GH,
<<Interesting, this flow regime is what I intuitively would expect. It is consistent with a reservoir saturated with two dense and "immiscible" fluids. We can not, IMO, simply be dealing with a dense hydrocarbon phase saturated with a dense water phase. If reservoir fluids co-existed in this later state, then the blowout should have produced water from day one as should have BKP#1 on production test.
Do you agree ??>>
This is where I run into problems. As you said, the water should have been there immediately if it was all dense phase commigling like a bunch of ping-pong balls. It does, however, possibly indicate deep fractures that may be reaching way down to pull up water. It also lends a little credence to my Hysim model which says that water could exist as a liquid at these conditions (or aweful close to a liquid - heck what does dense phase look like any way?).
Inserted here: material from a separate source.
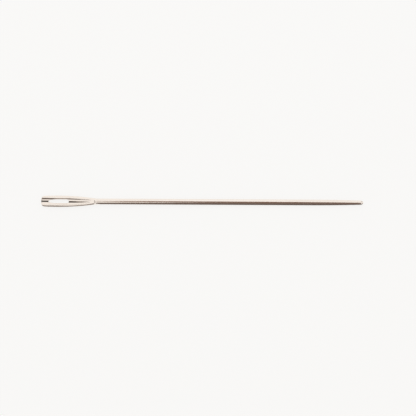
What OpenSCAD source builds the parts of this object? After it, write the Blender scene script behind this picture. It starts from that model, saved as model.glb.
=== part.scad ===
// Blunt steel yarn needle: one length of round wire, stamped flat at one end and drawn down at the other.
// It lies along X on the plane Z = 0, with the head at -X, the point at +X and the eye open along Z.
// The origin is under the middle of its length.

/* [Needle] */
// Length from the end of the head to the tip of the point
needle_l = 127; // [110:1:180]
// Diameter of the round shaft
shaft_d = 2.3; // [1.8:0.05:2.8]

/* [Head] */
// Length of the stamped head
head_l = 21.8; // [18:0.1:30]
// Width of the head where it is widest
head_w = 4.5; // [4:0.1:6]
// Thickness of the head across its two flattened faces
head_t = 1.65; // [1.5:0.05:2.2]
// Distance from the end of the head to its widest place
widest_at = 6.5; // [4:0.1:10]
// Amount that each side draws in between the widest place and the end
end_draw_in = 0.2; // [0:0.01:0.3]
// Radius of the corners of the end, seen from above
end_corner_r = 1.3; // [0.8:0.05:1.6]
// Radius of the edges of the end, seen from the side
end_edge_r = 0.35; // [0.2:0.05:0.45]
// Squareness that the dies give the head's section, where 0 is an ellipse
head_squareness = 1.2; // [0:0.1:1.5]

/* [Eye] */
// Length of the eye
eye_l = 8.1; // [5:0.1:12]
// Width of the eye
eye_w = 1.5; // [1:0.05:1.8]
// Metal between the eye and the end of the head
eye_from_end = 2.8; // [2.2:0.1:4.5]

/* [Gutters] */
// Distance from each side of the eye to the lip of the gutter round it
gutter_lip = 0.45; // [0.3:0.05:0.8]
// Width of the gutter at the end of the head
gutter_end_w = 2.8; // [1.6:0.1:3.2]
// Width of the gutter where its rounded run-out starts
gutter_runout_w = 1.6; // [1.2:0.05:2]
// Depth of the gutter from the end of the head to the eye
gutter_depth = 0.38; // [0.2:0.02:0.44]
// Depth to which the gutter has risen at its run-out
runout_depth = 0.08; // [0.02:0.02:0.2]
// Width of each sloping wall of the gutter
gutter_wall = 0.44; // [0.3:0.02:0.6]
// Plain metal between the gutter and the shaft
neck_l = 0.5; // [0.3:0.1:3]
// Width of the deeper groove along the middle of the gutter, in which the yarn lies
groove_w = 0.8; // [0.6:0.05:1]
// Width of each steep wall of the groove
groove_wall = 0.22; // [0.1:0.02:0.3]
// Distance that the groove has drifted towards -Y at the eye's inner end
groove_drift = 0.22; // [0:0.02:0.3]
// Plain gutter between the groove and the gutter's end
groove_stop = 2.9; // [2:0.1:5]
// Metal left between the grooves of the two faces
web_t = 0.5; // [0.3:0.05:0.7]

/* [Point] */
// Length over which the shaft is drawn down to the tip
point_l = 22; // [12:1:40]
// Diameter where the rounded tip starts
tip_d = 1.7; // [0.8:0.05:1.75]
// Length of the rounded tip
nose_l = 1.15; // [0.6:0.05:2]

/* [Hidden] */

head_end_x = -needle_l / 2;
shaft_x = head_end_x + head_l;
tip_x = needle_l / 2;
axis_z = max(shaft_d, head_t) / 2;
shaft_r = shaft_d / 2;
eye_inner_u = eye_from_end + eye_l;
gutter_w = eye_w + 2 * gutter_lip;
gutter_end_u = head_l - neck_l;
runout_l = gutter_runout_w / 2;
runout_u = gutter_end_u - runout_l;
groove_end_u = gutter_end_u - groove_stop;

corner_steps = 8;
body_steps = 30;
runout_steps = 6;
neck_steps = 2;
side_steps = 6;
middle_steps = 14;
taper_steps = 16;
nose_steps = 12;
round_fn = 96;
// Half the width of a section's middle past the run-out, where there is no gutter
plain_middle = 0.2;
// Most of a section's half width that its middle takes up
widest_middle = 0.9;
// Share of the gutter's wall that is rounded into its lip and its floor, the rest being straight
wall_softness = 0.3;

// Every function of u below gives a size of the head at u mm from its end.

// How far along from one place to another u is, from 0 to 1
function share(u, from, to) = min(1, max(0, (u - from) / (to - from)));

// How far a rounded corner of radius r draws a side in at u
function corner(u, r) = u < r ? r - sqrt(r ^ 2 - (r - u) ^ 2) : 0;

// Half the width: an arc to the end and a longer arc to the shaft, both flat at the widest place
function half_w(u) =
    let (to_end = 1 - share(u, 0, widest_at))
    let (to_shaft = share(u, widest_at, head_l))
    head_w / 2 - end_draw_in * to_end ^ 2 - (head_w / 2 - shaft_r) * to_shaft ^ 2 - corner(u, end_corner_r);

// Half the thickness: even along the eye, then an arc out to the round shaft
function half_t(u) = head_t / 2 + (shaft_r - head_t / 2) * share(u, eye_inner_u, head_l) ^ 2;

// Exponent of the section's rounded outline, 2 being an ellipse
function roundness(u) = 2 + head_squareness * (1 - share(u, eye_inner_u, head_l) ^ 4);

// A step from 0 to 1 that starts and ends level
function ease(t) = t ^ 2 * (3 - 2 * t);

// Half the gutter's width: it widens from the end to the eye, narrows past it and ends in a round run-out
function gutter_half_w(u) =
    let (from_end = share(u, 0, eye_from_end))
    let (past_eye = share(u, eye_inner_u, runout_u))
    let (past_runout = share(u, runout_u, gutter_end_u))
    let (w = gutter_end_w + (gutter_w - gutter_end_w) * from_end + (gutter_runout_w - gutter_w) * past_eye)
    w / 2 * sqrt(1 - past_runout ^ 2);

// Depth of the gutter's floor: even as far as the eye, then rising to the run-out
function floor_depth(u) = gutter_depth + (runout_depth - gutter_depth) * share(u, eye_inner_u, runout_u);

// How far the gutter takes the face down at y
function gutter_drop(u, y) =
    let (down_wall = share(gutter_half_w(u) - abs(y), 0, gutter_wall))
    floor_depth(u) * (down_wall * (1 - wall_softness) + ease(down_wall) * wall_softness);

// Share of the metal under the gutter's floor that the groove takes: down to the web, then less past the eye
function groove_share(u, y) =
    let (to_web = 1 - web_t / 2 / (half_t(u) - floor_depth(u)))
    let (left = 1 - share(u, eye_inner_u, groove_end_u))
    let (from_middle = abs(y + groove_drift * share(u, eye_from_end, eye_inner_u)))
    to_web * left * ease(share(groove_w / 2 - from_middle, 0, groove_wall));

// Height of the upper face at y above the needle's axis, with the edge of the end rounded off
function face_z(u, y) =
    let (across = min(1, abs(y) / half_w(u)))
    let (power = roundness(u))
    let (blank_z = (half_t(u) - corner(u, end_edge_r)) * (1 - across ^ power) ^ (1 / power))
    blank_z * (1 - gutter_drop(u, y) / half_t(u)) * (1 - groove_share(u, y));

// Places across half a section: round the side from the edge to the gutter's lip, then on to the middle
function half_ys(u) =
    let (middle = min(widest_middle * half_w(u), max(gutter_half_w(u), plain_middle)))
    let (lip_angle = acos((middle / half_w(u)) ^ (roundness(u) / 2)))
    concat(
        [for (i = [0 : side_steps - 1]) half_w(u) * cos(lip_angle * i / side_steps) ^ (2 / roundness(u))],
        [for (i = [0 : middle_steps]) middle * (1 - i / middle_steps)]
    );

// Upper half of a section, from its +Y edge over to its -Y edge
function upper_half(u) =
    let (ys = half_ys(u))
    let (last = len(ys) - 1)
    [for (i = [0 : 2 * last])
        let (y = i < last ? ys[i] : -ys[2 * last - i])
        [y, face_z(u, y)]];

// Whole section, with the lower half as the mirror image of the upper one
function section(u) =
    let (upper = upper_half(u))
    concat(upper, [for (i = [len(upper) - 2 : -1 : 1]) [upper[i][0], -upper[i][1]]]);

// Distances from the head's end at which sections are taken, closer together on rounded stretches
stations = concat(
    [for (i = [0 : corner_steps - 1]) end_corner_r * (1 - cos(90 * i / corner_steps))],
    [for (i = [0 : body_steps - 1]) end_corner_r + (runout_u - end_corner_r) * i / body_steps],
    [for (i = [0 : runout_steps - 1]) runout_u + runout_l * sin(90 * i / runout_steps)],
    [for (i = [0 : neck_steps]) gutter_end_u + (head_l - gutter_end_u) * i / neck_steps]
);

// Triangles between neighbouring sections of n points each, and a fan of them over each end
function skin(sections, n) =
    let (last = n * (sections - 1))
    let (end_middle = n * sections)
    concat(
        [for (s = [0 : sections - 2], i = [0 : n - 1])
            let (a = s * n + i, b = s * n + (i + 1) % n)
            each [[a, a + n, b], [b, a + n, b + n]]],
        [for (i = [0 : n - 1])
            let (next = (i + 1) % n)
            each [[i, next, end_middle], [last + next, last + i, end_middle + 1]]]
    );

// Head before the eye is punched, with the gutter and groove pressed into both faces
module stamped_blank() {
    n = 4 * (side_steps + middle_steps);
    rings = [for (u = stations, p = section(u)) [u, p[0], p[1]]];
    middles = [[0, 0, 0], [head_l, 0, 0]];
    polyhedron(points = concat(rings, middles), faces = skin(len(stations), n));
}

module eye_outline() {
    straight_l = eye_l - eye_w;
    translate([eye_from_end + eye_w / 2, -eye_w / 2]) square([straight_l, eye_w]);
    for (end_u = [eye_from_end + eye_w / 2, eye_inner_u - eye_w / 2])
        translate([end_u, 0]) circle(d = eye_w, $fn = round_fn);
}

// Stamped head with its eye and its gutters
module head() {
    color("gainsboro")
    translate([head_end_x, 0, axis_z])
    difference() {
        stamped_blank();
        translate([0, 0, -head_t]) linear_extrude(2 * head_t) eye_outline();
    }
}

// Half the profile of the shaft and its point, as [radius, place along the needle]
function shaft_profile() =
    let (taper_x = tip_x - point_l)
    let (slope = (shaft_d - tip_d) / (point_l - nose_l))
    let (tip_r = tip_d / 2)
    let (nose_start = atan(slope * nose_l / tip_r))
    let (nose_r = tip_r / cos(nose_start))
    let (taper_l = point_l - nose_l * (1 - sin(nose_start)))
    concat(
        [[0, shaft_x], [shaft_r, shaft_x]],
        [for (i = [0 : taper_steps])
            let (t = i / taper_steps)
            [shaft_r - (shaft_r - tip_r) * t ^ 2, taper_x + taper_l * t]],
        [for (i = [1 : nose_steps])
            let (phi = nose_start + (90 - nose_start) * i / nose_steps)
            [i < nose_steps ? nose_r * cos(phi) : 0, tip_x - nose_l * (1 - sin(phi))]]
    );

// Round shaft, drawn down to its blunt point
module shaft() {
    color("silver")
    translate([0, 0, axis_z])
    rotate([0, 90, 0])
    rotate_extrude($fn = round_fn)
    polygon(shaft_profile());
}

head();
shaft();
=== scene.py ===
# %% [markdown]
# # A steel yarn needle
# The needle is one length of nickel-plated steel wire. One end is struck flat between two dies, which also
# press a gutter into each face, and a long eye is punched through it. The other end is ground to a blunt
# point. The CAD model gives the sizes, and this file gives the needle its real surface: soft edges round
# the eye, polished plate, and the light of a small photographic table.

# %% Load the CAD model as a fixed frame
import math

import bpy
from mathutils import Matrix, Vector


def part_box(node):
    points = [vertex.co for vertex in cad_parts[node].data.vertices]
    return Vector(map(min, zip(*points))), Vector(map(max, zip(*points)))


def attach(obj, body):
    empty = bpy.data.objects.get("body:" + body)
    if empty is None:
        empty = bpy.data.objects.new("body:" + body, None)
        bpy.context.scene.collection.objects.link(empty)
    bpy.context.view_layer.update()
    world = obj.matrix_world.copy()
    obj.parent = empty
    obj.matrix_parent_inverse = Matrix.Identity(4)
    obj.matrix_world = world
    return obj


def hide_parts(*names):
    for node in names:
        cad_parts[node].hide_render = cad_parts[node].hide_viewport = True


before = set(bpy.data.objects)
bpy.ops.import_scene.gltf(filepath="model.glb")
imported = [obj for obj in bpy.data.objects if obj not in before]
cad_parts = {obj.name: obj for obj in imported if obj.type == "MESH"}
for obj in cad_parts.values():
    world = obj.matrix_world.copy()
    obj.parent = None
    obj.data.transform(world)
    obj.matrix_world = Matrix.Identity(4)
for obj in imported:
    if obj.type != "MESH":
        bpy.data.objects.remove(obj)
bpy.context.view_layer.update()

# %% [markdown]
# ## Sizes
# The lengths and widths that the CAD model already holds are read from its nodes, so the needle can't drift
# away from it. The sizes of the eye and of the gutters can't be read from a box, so they are named here once
# more. Most of them are those of the part's own source. Some are finer than its solids are: the soft edges,
# the eye's slimmer outer end, and the way in which the gutter and its groove deepen, drift and run out.
# Distances along the needle are taken from the head's end.

# %% Sizes of the needle, in metres
mm = 0.001
head_low, head_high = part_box("head")
shaft_low, shaft_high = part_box("shaft")
needle_l = shaft_high.x - head_low.x
shaft_d = shaft_high.z - shaft_low.z
head_l = head_high.x - head_low.x
head_w = head_high.y - head_low.y
axis_z = (shaft_high.z + shaft_low.z) / 2

sizes = {
    "Needle Length": needle_l,
    "Wire Diameter": shaft_d,
    # Head
    "Head Length": head_l,
    "Head Width": head_w,
    "Head Thickness": 1.65 * mm,
    "Widest At": 6.5 * mm,
    "End Draw In": 0.2 * mm,
    "End Corner": 1.3 * mm,
    "End Edge": 0.45 * mm,
    # Eye
    "Eye From End": 2.8 * mm,
    "Eye Length": 8.1 * mm,
    "Eye Width": 1.5 * mm,
    "Eye Taper": 3.4 * mm,
    "Eye Rim": 0.1 * mm,
    # Gutter
    "Gutter Lip": 0.45 * mm,
    "Gutter End Width": 2.95 * mm,
    "Gutter Run-out Width": 1.6 * mm,
    "Gutter End Depth": 0.5 * mm,
    "Gutter Depth": 0.38 * mm,
    "Run-out Depth": 0.1 * mm,
    "Gutter Wall": 0.44 * mm,
    "Gutter End Wall": 0.75 * mm,
    "Run-out Wall": 0.5 * mm,
    "Neck Length": 0.3 * mm,
    # Groove along the gutter
    "Groove Width": 0.72 * mm,
    "Groove Wall": 0.22 * mm,
    "Groove Stop": 2.2 * mm,
    "Groove Drift": 0.38 * mm,
    "Web": 0.5 * mm,
    # Point
    "Point Length": 22.0 * mm,
    "Tip Diameter": 1.7 * mm,
    "Nose Length": 1.15 * mm,
}
print(f"needle {needle_l / mm:.1f} mm long, wire {shaft_d / mm:.2f} mm, "
      f"head {head_l / mm:.1f} x {head_w / mm:.2f} mm")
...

<<I had estimated 1.73 for Carneros gas and 1.85 for the Phacoides in BKP#1. I'm glad to hear that I'm at least ball park with your calc. Is yours for Carneros or Phacoides reservoir conditions ??>>
I was using the producing bottom hole pressure (14,500 psig @ 350 F) in my model. This was based on the flow test and my estimate of what that pressure was when they were producing 13 MMscfd and 3900 BWPD, 2.43" I.D. tubing.
<<I prefer to visualize two dense fluids and have trouble comprehending the "liquid water". But, admittedly, I have serious difficulty arguing for\against any fluid state at these conditions !!! <gg>>>
I come back to the water surging in during the blowout. Maybe its more dense than the HC's and actually preferentially separates (messes with my ping-pong ball model)
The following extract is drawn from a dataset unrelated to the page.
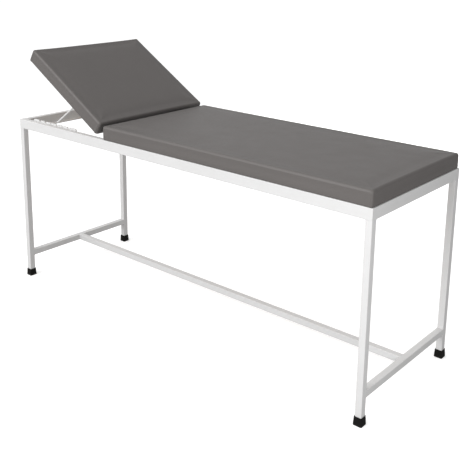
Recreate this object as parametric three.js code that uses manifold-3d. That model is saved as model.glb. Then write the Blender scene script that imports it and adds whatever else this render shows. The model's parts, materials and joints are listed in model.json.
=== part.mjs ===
// Examination couch: a tube frame with a fixed main pad and a hinged head section on a rod stay.
// Millimetres. +Z is up, +X runs from the head end to the foot end, the near side is at -Y.
// The origin is on the floor, below the middle of the frame.

import * as THREE from 'three';
import { mergeVertices } from 'three/addons/utils/BufferGeometryUtils.js';
import Module from 'manifold-3d';

const wasm = await Module();
wasm.setup();

// ---- driving dimensions ----

// Frame
const LENGTH = 1800; // over the side rails, along X
const WIDTH = 600; // over the side rails, along Y
const FRAME_TOP = 742; // top face of the rails
const TUBE = 25; // side of the square tube, and width of the rails
const RAIL_HEIGHT = 40;
const WALL = 1.5;
const TUBE_RADIUS = 2; // outer corner radius of every tube
const STRETCHER_TOP = 120;
const GAP = 0.3; // between pieces that are welded, glued or rest on each other

// Feet
const FOOT_HEIGHT = 31;
const FOOT_FLOOR = 6; // rubber under the leg
const FOOT_FLARE_TOP = 2.2; // how far the foot stands out from the leg at its top
const FOOT_FLARE_BOTTOM = 4;
const FOOT_CORNER_RADIUS = 3.5;

// Pads: vinyl cover over foam on a plywood board
const PAD_WIDTH = 598;
const PAD_HEIGHT = 58;
const PAD_TOP_RADIUS = 14;
const PAD_BOTTOM_RADIUS = 3;
const SQUARE_RADIUS = 0.1; // edges of the board, and of the cover's hollow round it
const PAD_CORNER_RADIUS = 12; // in plan
const COVER = 1.5; // vinyl thickness
const SKIN = COVER + GAP; // from a pad's outside to what is in it
const COVER_LIP = 35; // width of the cover folded under the board
const BOARD = 12;
const MAIN_PAD_START = -341; // head end of the main pad
const MAIN_PAD_END = 897; // set back a little from the foot rail's outer face
const HEAD_PAD_LENGTH = 501;

// Head hinge
const HINGE_X = -375;
const HINGE_Z = 742;
const HINGE_SPREAD = 180; // from the middle plane to each hinge
const HEAD_TILT = 31.2; // degrees above flat, with the stay in the third notch
const HEAD_PAD_SETBACK = 12; // from the hinge axis to the pad's lower end
const HEAD_PAD_RISE = 10; // from the hinge axis to the pad's underside
const LEAF_LENGTH = 44;
const LEAF_WIDTH = 60;
const LEAF = 2; // plate thickness
const KNUCKLE_RADIUS = 4.7;
const KNUCKLE_LENGTH = 20; // the middle knuckle, on the moving leaf
const PIN_RADIUS = 3;
const PIN_CLEARANCE = 0.1;
const KNUCKLE_CLEARANCE = 1; // from the middle knuckle to the fixed leaf's notch
const WEB = 2.5; // upright part of the moving leaf
const WEB_STANDOFF = 0.3; // how far it stands out past the knuckle
const PIN_HEAD = { radius: 4.2, length: 1.2 };
const LEAF_SCREW_SETBACK = 26; // from the hinge axis
const LEAF_SCREW_SPREAD = 18; // from the leaf's middle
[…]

<<Yes, but those are VERY different conditions, John. At ELH the fluid(s) are hitting the surface choke at a higher P then you have downhole in your case history. Also, at ELH pressure should remain well above critical throughout the entire string. There should be no 3 phase considerations, anywhere in the tubing at all. It should be quite a different animal and the pressure drop per ft should not be near as severe, IMO, but who knows.>>
The well I am talking about has a SIBHP of 8400 psig. The fluids are supercritical until the pressure drops below 2400 psig. For a long time we produced with 5500 psig surface tubing pressure. Its pretty similar since I don't know how different the fluids really become once they're sqeezed this tight. This well has exactly the same water yield as it did on day one. I think the two phases are completely mixed but clearly insoluble. Maybe the water comes from below at ELH (capillary forces or big straws?)
<<Presumably BKP will have used their multirate flow test data from BKP#1 as empirical data to "calibrate" their own "pressure drop model". They should be in a far better position to size their tubing string then I am in any event.>>
IMOHO the 3-1/2" tubing is a practical choice for rig work. It may also be necessary to keep the production and drawdown at a certain level to keep the water at bay. 3-1/2" tubing may be the perfect choke to keep operators from pulling the wells too hard. Still think some special pipe with 4" I.D. would be the ultimate..but then I am always tempted to maximize production and could be looking past the water issue.